Había visitado el lugar antes, pero cuando esa primera vez escuché el nombre, rápido lo asocié con la palabra chaparro e, irremediablemente, con la comida mexicana. En aquella ocasión, mientras me acercaba al lugar, todo --la localización a modo de 'L', toldos verdes guareciendo a los comensales que se sentaban sobre sillas altas de bar, atornilladas al piso; el menú escrito en tablas enmarcadas a lo largo del borde superior de las paredes y la tipografía del nombre-- me hizo acordar de algunas de las taquerías de Puerto Rico que se encuentra al borde de las carreteras. Creía que mi intuición estaba errado hasta que, luego de leer la totalidad del menú, pude comprobar que luego de la larga lista de sánguches (fácilmente unos 20 ejemplares distintos), proseguía la pequeña e improbable sección de enchiladas y tacos.
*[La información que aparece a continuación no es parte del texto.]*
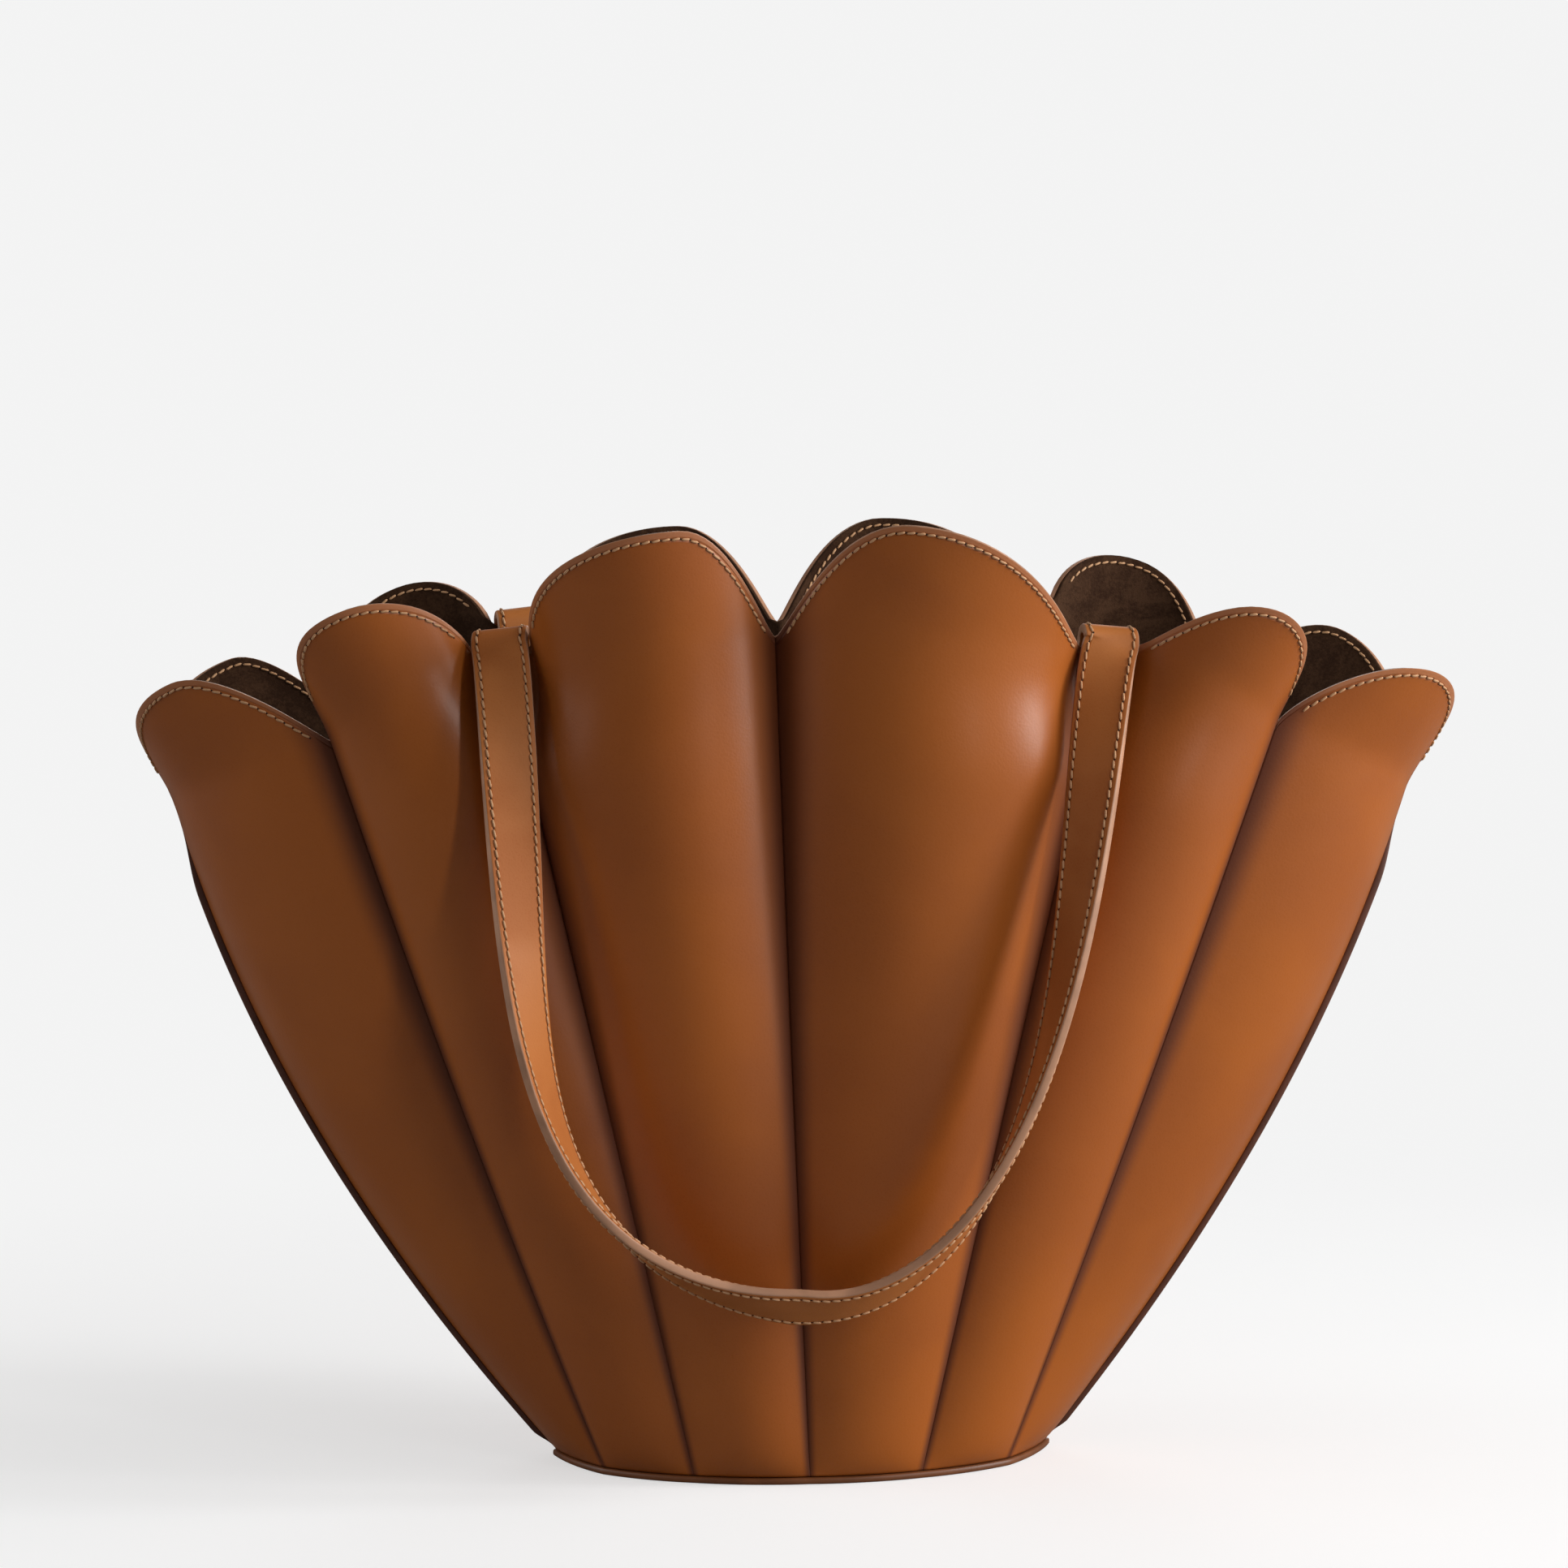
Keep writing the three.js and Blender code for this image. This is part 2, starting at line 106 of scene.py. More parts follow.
# Soft boxes round the bag: azimuth in degrees from the front to the right, height, width, tallness, power.
LIGHTS = {
    "key": (76, 0.75, 0.4, 1.5, 25),
    "key_front": (62, 0.75, 0.45, 1.4, 7),
    "key_streak": (34, 0.75, 0.12, 1.4, 7),
    "key_back": (92, 0.75, 0.45, 1.4, 6),
    "fill": (-98, 0.75, 0.9, 1.5, 9),
    "fill_front": (-66, 0.75, 0.4, 1.4, 2.5),
    "back": (172, 0.8, 0.9, 1.4, 7),
}
LIGHT_DISTANCE = 1.8
AIM_HEIGHT = 0.17

# Steps of the meshes, across and up or along.
LEATHER_STEPS = (56, 72)
LINING_STEPS = (40, 52)
STRIP_STEPS = (24, 120)
PIPING_ROUND = 20
PIPING_PER_PETAL = 24
RIM_STEPS = 400

# Points nearer than this are one point, and shares nearer than this are one share.
WELD = 1e-7
SAME_SHARE = 1e-6


def length(name, default, description):
    return bpy.props.FloatProperty(
        name=name, description=description, default=default, unit="LENGTH", precision=4
    )


def share(name, default, description):
    return bpy.props.FloatProperty(name=name, description=description, default=default, precision=3)


def angle(name, degrees, description):
    return bpy.props.FloatProperty(
        name=name, description=description, default=math.radians(degrees), subtype="ANGLE"
    )


def colour(name, default, description):
    return bpy.props.FloatVectorProperty(
        name=name, description=description, default=default, subtype="COLOR", size=3, min=0.0, max=1.0
    )


class ToteShape(bpy.types.PropertyGroup):
    """Sizes of the petals, the base and the strips on the seams."""

    mouth_width: length("Mouth width", 0.411, "Between the tops of the two side seams")
    mouth_depth: length("Mouth depth", 0.146, "Between the tops of the front and back middle seams")
    valley_height: length("Valley height", 0.277, "Top of a middle seam above the ground")
    lobe_height: length("Lobe height", 0.035, "Rise of a petal's lobe above the tops of its seams")
    lobe_spread: share("Lobe spread", 0.62, "How much faster the lobes spread outwards than the seams")
    lobe_bend: share("Lobe bend", 0.03, "Share of the height over which the lobes take up that spread")
    base_width: length("Base width", 0.166, "Width of the oval of the petals' feet")
    base_depth: length("Base depth", 0.107, "Depth of the oval of the petals' feet")
    leather: length("Leather", 0.0018, "Thickness of the outer leather")
    rim_round: length("Rim round", 0.0005, "Bevel of the leather's painted rim")
    lining_round: length("Lining round", 0.0003, "Bevel of the lining's rim")
    suede: length("Suede", 0.001, "Thickness of the lining")
    fit: length("Fit", 0.0003, "Clearance between pieces that lie on each other")
    seam_gap: length("Seam gap", 0.00004, "Between two petals where they meet")
    piping_height: length("Piping height", 0.0023, "Height of the piping round the base")
    piping_width: length("Piping width", 0.0034, "Width of the piping round the base")
    piping_proud: length("Piping proud", 0.0008, "How far the piping stands out beyond the petals' feet")
    pillow_height: length("Pillow height", 0.0047, "A third of the height over which a petal puffs out")
    pillow_foot: share("Pillow foot", 0.1, "Roundness of a petal's foot, as a share of half its chord")
    fullness: share("Fullness", 1.2, "How late the petals fill out on their way up")
    mitre: share("Mitre", 0.45, "Least cosine at which a wall's end is mitred in full")
    seam_proud: length("Seam proud", 0.0023, "How far a side seam's strip stands out")
    seam_sunk: length("Seam sunk", 0.0006, "How far a side seam's strip reaches in between its petals")
    seam_width: length("Seam width", 0.003, "Width of a side seam's strip")
    seam_tip: length("Seam tip", 0.005, "Length of the narrowing tip at each end of a side seam")
    seam_from: share("Seam from", 0.005, "Share of its height where a side seam's strip starts")
    seam_to: share("Seam to", 0.97, "Share of its height where a side seam's strip ends")
    seam_taper: share("Seam taper", 5.0, "How many times as long as the lower tip the upper one is")
    seam_point: share("Seam point", 0.2, "Size of the strip at its tips, as a share of the whole one")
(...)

Con el honor en alto, pude comprobar que las trampas asociativas de mi mente no habían fallado. Capaz el dueño, el famoso enano, era mexicano. Pero no, el triunfo sirvió de poco. El Enano era peruano y como tal poseía un cruel apodo a la peruana enfocado en su debilidad más evidente: el hombre era, según me han contado, un verdadero enano. Esta persona trabajó por varios años como encargado de la bodega de enfrente y siempre quiso hacerse de la esquina que todos los días, tardes y noches veía al cruzar la calle. Ese lugar que hoy es el lugar que muchos limeños llaman la "mejor juguería del mundo". Y sanguchería puede que también, pues, ¿en qué otro lugar sino en el Perú las a veces relegadas hamburguesas entran a la carta de los sánguches sin miramientos? Ahí están, algunos dirán, rebajadas, agolpadas, contra otras especies de sánguches, pero yo creo que se les hace un favor enorme. Tan enorme como la hamburguesa hawaiana (con dos rodajas de piña levemente glaseadas) que tuve que comerme y que he seguido recordando con mucho cariño. Sino, pregúntenle a Lupe.